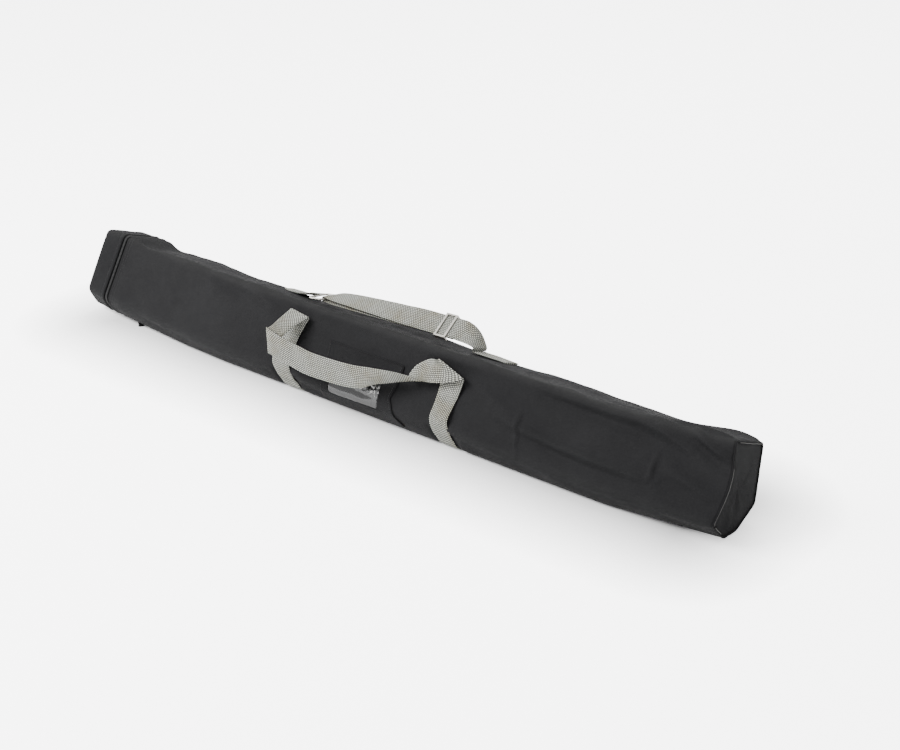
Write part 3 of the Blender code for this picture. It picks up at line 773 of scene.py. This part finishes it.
def body_relief(x, s, skin):
    """How far the case's cloth stands off its plain outline: sag, noise, bumps, creases, pucker and lip."""
    calm = smooth((x - ZIP_X - 0.006) / 0.030) * smooth((HALF - x) / 0.012)
    lift = 0.0020 * noise2(x / 0.095 + 3.1, s / 0.045 + 0.7, 1)
    lift += 0.0013 * noise2(x / 0.045 + 0.9 * s / 0.05, s / 0.022, 2)
    lift += 0.0004 * noise2(x / 0.018 - 0.5 * s / 0.02, s / 0.010, 5)
    dip = 0.0062 * bell(x, -0.462, 0.028) + 0.0035 * bell(x, -0.415, 0.035)
    lift -= dip * smooth((s - 0.080) / 0.035) * smooth((0.215 - s) / 0.03)
    for bump_x, bump_s, height, width_x, width_s in BUMPS:
        lift += height * bell(x, bump_x, width_x) * bell(s, bump_s, width_s)
    top = smooth((s - 0.112) / 0.01) * smooth((0.185 - s) / 0.01)
    lift += top * 0.0012 * noise2(x / 0.050, s / 0.030, 7)
    lift = lift * calm
    for path, height, width in BODY_CREASES:
        gain = RIDGE_GAIN if height > 0 else VALLEY_GAIN
        lift += crease(x, s, path, height * gain, width * CREASE_SPREAD)
    lift = lift * smooth((skin.points[:, :, 2] - 0.004) / 0.018)
    near = np.clip((HALF - x) / 0.020, 0, 1)
    pucker = (1 - near) ** 2 * 0.0007 * np.sin(s * 2 * math.pi / 0.017 + 3 * noise2(s / 0.03, s * 0, 4))
    lift += pucker * smooth((HALF - x) / 0.006)
    gap = x - ZIP_X
    lift += lip_relief(gap) - 0.0004 * bell(gap, STITCH_ROWS[1], 0.0012)
    lift -= web_room(x, s, skin)
    return lift - SKIN_DROP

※

**EXERCISE DIRECTIONS:** Word for word, write out the data.

**WRITTEN RESPONSE:**
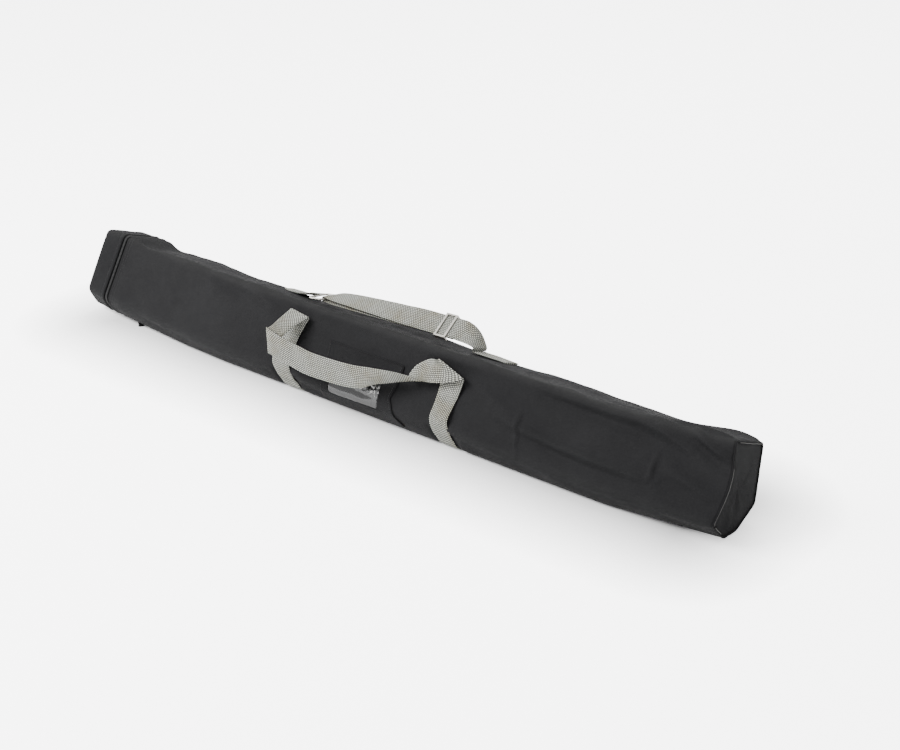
Write part 3 of the Blender code for this picture. It picks up at line 773 of scene.py. This part finishes it.
def body_relief(x, s, skin):
    """How far the case's cloth stands off its plain outline: sag, noise, bumps, creases, pucker and lip."""
    calm = smooth((x - ZIP_X - 0.006) / 0.030) * smooth((HALF - x) / 0.012)
    lift = 0.0020 * noise2(x / 0.095 + 3.1, s / 0.045 + 0.7, 1)
    lift += 0.0013 * noise2(x / 0.045 + 0.9 * s / 0.05, s / 0.022, 2)
    lift += 0.0004 * noise2(x / 0.018 - 0.5 * s / 0.02, s / 0.010, 5)
    dip = 0.0062 * bell(x, -0.462, 0.028) + 0.0035 * bell(x, -0.415, 0.035)
    lift -= dip * smooth((s - 0.080) / 0.035) * smooth((0.215 - s) / 0.03)
    for bump_x, bump_s, height, width_x, width_s in BUMPS:
        lift += height * bell(x, bump_x, width_x) * bell(s, bump_s, width_s)
    top = smooth((s - 0.112) / 0.01) * smooth((0.185 - s) / 0.01)
    lift += top * 0.0012 * noise2(x / 0.050, s / 0.030, 7)
    lift = lift * calm
    for path, height, width in BODY_CREASES:
        gain = RIDGE_GAIN if height > 0 else VALLEY_GAIN
        lift += crease(x, s, path, height * gain, width * CREASE_SPREAD)
    lift = lift * smooth((skin.points[:, :, 2] - 0.004) / 0.018)
    near = np.clip((HALF - x) / 0.020, 0, 1)
    pucker = (1 - near) ** 2 * 0.0007 * np.sin(s * 2 * math.pi / 0.017 + 3 * noise2(s / 0.03, s * 0, 4))
    lift += pucker * smooth((HALF - x) / 0.006)
    gap = x - ZIP_X
    lift += lip_relief(gap) - 0.0004 * bell(gap, STITCH_ROWS[1], 0.0012)
    lift -= web_room(x, s, skin)
    return lift - SKIN_DROP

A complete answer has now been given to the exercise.